Zawsze w podświadomości mamy chociaż jedną osobę, którą sami
chcielibyśmy być. Może to być basista naszego ulubionego zespołu, mama bądź
osoba uśmiechająca się z okładki Forbesa. Chcemy podążać ścieżką, którą oni
wytyczyli. Stać się bogatym, być wirtuozem, mieć piątkę dzieci, być szczęśliwym.

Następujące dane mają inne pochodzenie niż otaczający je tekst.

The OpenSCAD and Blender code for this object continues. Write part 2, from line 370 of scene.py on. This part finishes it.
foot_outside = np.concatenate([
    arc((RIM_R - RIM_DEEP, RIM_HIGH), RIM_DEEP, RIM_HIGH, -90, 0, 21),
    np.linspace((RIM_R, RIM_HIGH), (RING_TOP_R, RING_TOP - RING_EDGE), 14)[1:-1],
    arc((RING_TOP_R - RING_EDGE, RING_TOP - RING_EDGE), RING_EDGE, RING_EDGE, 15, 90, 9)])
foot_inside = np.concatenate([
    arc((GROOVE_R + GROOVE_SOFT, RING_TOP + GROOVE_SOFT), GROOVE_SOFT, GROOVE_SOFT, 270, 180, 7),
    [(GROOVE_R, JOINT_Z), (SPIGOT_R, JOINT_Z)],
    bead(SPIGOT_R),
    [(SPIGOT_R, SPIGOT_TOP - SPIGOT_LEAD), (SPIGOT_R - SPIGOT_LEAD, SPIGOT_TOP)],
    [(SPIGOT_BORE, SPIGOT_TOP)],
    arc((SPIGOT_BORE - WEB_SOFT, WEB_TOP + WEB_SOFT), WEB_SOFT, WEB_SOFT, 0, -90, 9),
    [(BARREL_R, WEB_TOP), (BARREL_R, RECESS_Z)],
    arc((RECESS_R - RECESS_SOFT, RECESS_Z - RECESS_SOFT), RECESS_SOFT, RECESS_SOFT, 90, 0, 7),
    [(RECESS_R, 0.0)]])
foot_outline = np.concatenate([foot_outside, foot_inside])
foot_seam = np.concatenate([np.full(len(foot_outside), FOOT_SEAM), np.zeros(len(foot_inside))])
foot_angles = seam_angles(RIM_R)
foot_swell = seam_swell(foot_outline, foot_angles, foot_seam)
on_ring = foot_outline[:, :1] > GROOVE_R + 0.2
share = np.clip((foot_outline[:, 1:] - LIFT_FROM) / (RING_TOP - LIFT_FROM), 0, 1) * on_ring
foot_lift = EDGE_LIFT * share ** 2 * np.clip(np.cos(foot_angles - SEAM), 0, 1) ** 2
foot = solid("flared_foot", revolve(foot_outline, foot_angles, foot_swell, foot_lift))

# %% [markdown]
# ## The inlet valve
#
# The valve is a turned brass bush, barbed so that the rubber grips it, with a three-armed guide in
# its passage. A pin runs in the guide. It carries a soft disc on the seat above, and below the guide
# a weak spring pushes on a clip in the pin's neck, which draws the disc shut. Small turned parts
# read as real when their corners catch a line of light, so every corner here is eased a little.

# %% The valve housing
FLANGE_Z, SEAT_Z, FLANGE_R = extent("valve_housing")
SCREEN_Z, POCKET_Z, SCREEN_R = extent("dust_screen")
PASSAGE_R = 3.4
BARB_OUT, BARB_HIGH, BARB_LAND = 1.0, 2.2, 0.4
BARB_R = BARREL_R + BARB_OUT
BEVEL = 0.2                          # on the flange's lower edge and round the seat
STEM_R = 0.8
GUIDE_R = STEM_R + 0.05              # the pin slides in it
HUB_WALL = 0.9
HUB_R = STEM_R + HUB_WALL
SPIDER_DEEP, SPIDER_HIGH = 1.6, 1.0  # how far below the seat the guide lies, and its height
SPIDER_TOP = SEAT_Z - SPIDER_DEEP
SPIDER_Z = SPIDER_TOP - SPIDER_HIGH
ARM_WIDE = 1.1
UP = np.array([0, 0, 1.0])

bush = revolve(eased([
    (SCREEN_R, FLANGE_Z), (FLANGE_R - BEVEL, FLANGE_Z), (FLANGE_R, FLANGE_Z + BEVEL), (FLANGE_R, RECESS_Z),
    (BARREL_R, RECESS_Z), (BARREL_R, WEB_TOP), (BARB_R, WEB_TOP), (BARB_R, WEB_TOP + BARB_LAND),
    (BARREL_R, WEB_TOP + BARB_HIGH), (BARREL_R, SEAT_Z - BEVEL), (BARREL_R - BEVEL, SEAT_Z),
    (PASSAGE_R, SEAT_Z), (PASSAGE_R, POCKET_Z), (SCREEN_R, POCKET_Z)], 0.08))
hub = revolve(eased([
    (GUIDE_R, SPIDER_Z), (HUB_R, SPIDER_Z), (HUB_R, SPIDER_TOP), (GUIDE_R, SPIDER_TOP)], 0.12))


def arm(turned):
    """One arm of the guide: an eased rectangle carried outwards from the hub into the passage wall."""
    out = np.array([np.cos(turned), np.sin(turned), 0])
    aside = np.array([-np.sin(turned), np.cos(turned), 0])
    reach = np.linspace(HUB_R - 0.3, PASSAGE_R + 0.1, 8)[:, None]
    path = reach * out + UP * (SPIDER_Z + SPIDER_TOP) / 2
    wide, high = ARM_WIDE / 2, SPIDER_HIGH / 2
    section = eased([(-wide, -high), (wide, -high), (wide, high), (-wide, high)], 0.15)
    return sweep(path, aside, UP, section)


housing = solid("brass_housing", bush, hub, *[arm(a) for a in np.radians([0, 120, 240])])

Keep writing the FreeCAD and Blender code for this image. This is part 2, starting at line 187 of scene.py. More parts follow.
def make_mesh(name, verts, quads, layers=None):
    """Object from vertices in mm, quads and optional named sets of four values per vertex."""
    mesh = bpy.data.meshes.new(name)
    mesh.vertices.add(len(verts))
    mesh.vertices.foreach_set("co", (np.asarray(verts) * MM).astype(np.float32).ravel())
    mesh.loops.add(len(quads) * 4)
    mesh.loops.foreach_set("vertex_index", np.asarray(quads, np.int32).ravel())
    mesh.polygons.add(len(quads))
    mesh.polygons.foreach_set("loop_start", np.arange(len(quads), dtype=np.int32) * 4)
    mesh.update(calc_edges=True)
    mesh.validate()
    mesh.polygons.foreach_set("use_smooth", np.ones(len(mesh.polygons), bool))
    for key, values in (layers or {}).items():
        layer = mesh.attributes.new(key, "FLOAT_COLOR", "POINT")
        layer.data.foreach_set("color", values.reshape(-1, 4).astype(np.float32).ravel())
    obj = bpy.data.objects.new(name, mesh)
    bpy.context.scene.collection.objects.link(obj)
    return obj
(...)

Ostatnie życzenie ciężko spełnić, szczególnie jeśli nasze decyzje dostaną po
tyłku pasem niczym niesforny brzdąc.
Nieoczekiwanie mama stwierdza, że studiowanie danego
kierunku jest bez sensu a w jednym z artykułów doczytasz, że Mr. Kasiasty
uważa, że branża którą się zajmujesz lub chcesz zająć (bo po prostu to lubisz)

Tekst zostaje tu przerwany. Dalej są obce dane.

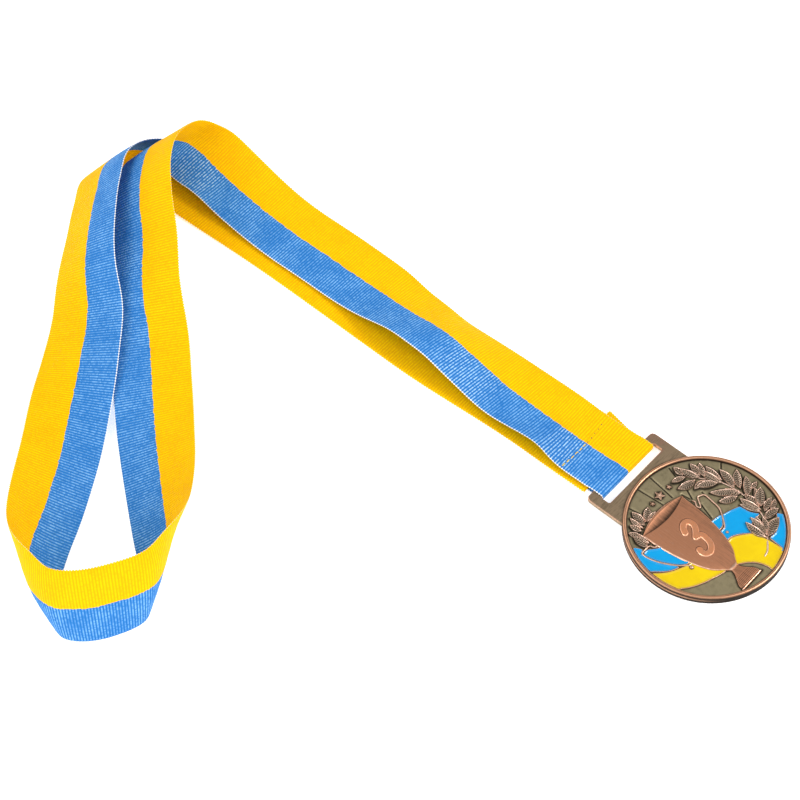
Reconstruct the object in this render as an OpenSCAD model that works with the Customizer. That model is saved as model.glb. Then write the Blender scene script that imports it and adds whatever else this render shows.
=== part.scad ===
// Sports medal on a neck ribbon, in millimetres, lying on its back.
// The origin is the centre of the medal's back face, on the surface that it lies on.
// +Y points to the hanger tab, +X to the right of the relief and +Z up.

/* [Medal] */
// Diameter over the round bead of the rim
medal_d = 50; // [48:0.5:54]
// Thickness from the back to the top of the bead
rim_t = 3; // [2.8:0.1:3.4]
// Width of the round bead
bead_w = 1.3; // [1.1:0.1:1.4]
// Height of the sunk field above the back
field_z = 2; // [1.8:0.1:2.2]
// Bevel along the lower edge
back_bevel = 0.3; // [0.1:0.1:0.5]

/* [Hanger tab] */
// Width of the flat tab that is cast on the rim
tab_w = 32; // [30:0.5:33]
// How far the tab stands out beyond the rim
tab_reach = 8; // [8:0.5:12]
// Thickness of the tab
tab_t = 1.5; // [1.2:0.1:1.6]
// Height of the tab's underside, which leaves room for the ribbon below it
tab_z = 1.05; // [1.05:0.05:1.2]
// Radius of the tab's two outer corners
tab_corner = 1.5; // [0.5:0.25:2.5]
// Width of the slot that the ribbon goes through
slot_w = 25.5; // [25.5:0.1:28]
// Height of the slot
slot_h = 3.4; // [3:0.1:3.6]
// Corner radius of the slot
slot_corner = 0.4; // [0.2:0.05:0.4]
// Width of the bar beyond the slot
bar_h = 3; // [2.6:0.1:3.2]

/* [Relief] */
// Height of the trophy cup's crown above the field
cup_h = 0.8; // [0.7:0.05:1]
// Height of the cup's edge above the field
cup_edge_h = 0.35; // [0.2:0.05:0.5]
// Depth of the cup's open mouth
mouth_depth = 0.5; // [0.3:0.05:0.5]
// Height of the numeral above the cup
numeral_h = 0.25; // [0.15:0.05:0.4]
// Stroke width of the numeral
numeral_stroke = 2; // [1.6:0.1:2]
// Height of the lowest laurel leaves above the field
leaf_h = 0.4; // [0.3:0.05:0.5]
// Widest part of a laurel leaf
leaf_w = 1.8; // [1.4:0.1:2]
// Height of the handles, stem and stars above the field
line_h = 0.5; // [0.35:0.05:0.6]
// Depth of the grooves between the rays
ray_depth = 0.25; // [0.1:0.05:0.4]

/* [Enamel] */
// Depth of the pockets below the field
pool_depth = 0.4; // [0.3:0.1:0.6]
// Height of the enamel above the field
pool_rise = 0.1; // [0:0.05:0.2]
// Clearance round each pool
pool_gap = 0.05; // [0.05:0.01:0.1]
// Width of the ridge round each pool
ridge_w = 0.35; // [0.3:0.05:0.4]
// Height of the ridge above the field
ridge_h = 0.3; // [0.2:0.05:0.4]

/* [Ribbon] */
// Width of the two-coloured ribbon
ribbon_w = 24; // [20:0.5:24]
// Thickness of the ribbon's wall
ribbon_t = 1; // [1:0.01:1.02]
// Length of the stitched end beyond the tab
hem_l = 15; // [10:0.5:20]
// Clearance between the ribbon and the bar
bar_gap = 0.05; // [0.05:0.01:0.1]

/* [Hidden] */
$fn = 96;
COPPER = [0.72, 0.45, 0.33];
BLUE = [0.0, 0.6, 0.9];
YELLOW = [0.96, 0.82, 0.0];

// Values that follow from the driving dimensions
medal_r = medal_d / 2;
// The relief is drawn for a 50 mm medal and scales with it
art = medal_d / 50;
tab_top = medal_r + tab_reach;
bar_y = tab_top - bar_h;
tab_root_y = medal_r * 0.5;
bead_r = bead_w / 2;
bead_mid_r = medal_r - bead_r;
field_r = medal_r - bead_w;
pool_r = field_r - 0.4 * art;
pool_floor_z = field_z - pool_depth;
// A cut runs past the highest relief
cut_top = rim_t + 3;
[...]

się załamie. I zostajesz z marzeniem ściętej głowy o wielkiej fortunie. Według
niego Twój uśmiech nie zostanie uwieczniony w Forbsie. Tym bardziej nie na
okładce.
Poświęcasz sporą część swojego życia jednej sprawie, zarywasz
alef zero nocy spędzonych na poprawianiu
kolejnych równań i dopracowywaniu teorii o rozszerzającym się wszechświecie. A
gdy już jesteś pewien swego, Twój autorytet mówi Ci:
„Twoje obliczenia są poprawne ale znajomość fizyki jest okropna”~ Albert Einstein
Osoba, z której zdaniem się najbardziej liczysz, guru
fizyki, autorytet wielu uważa Twój pomysł za błędny. A Ty jesteś dosyć młodym,
światu jeszcze nieznanym naukowcem - Georges'em Lemaître i do tej chwili wiedziałeś, że to co zrobiłeś
ma sens. Ale nikt się z Tobą nie zgadza. Utknąłeś w studni potencjału. Jesteś
niespożytkowaną energią.
Jest jeden sposób aby wydostać się ze studni potencjału -
trzeba przezwyciężyć lokalne minimum. Aby to uczynić, należy doprowadzić do systemu
odpowiednią ilość energii. Musisz więc mieć siłę, żeby z tej studni
wyskoczyć - trwać przy swoim mimo braku
akceptacji autorytetu bądź… zmienić autorytet!
Jednak bez tego nie odnajdziesz szczęścia. Utkniesz w martwym
punkcie swojego życia, które ani trochę nie będzie przypominać tego sprzed
Twojej fazy NREM. A świat dalej będzie dodawał do równań stałą kosmologiczną i
będzie wierzył, że wszechświat jest statyczny.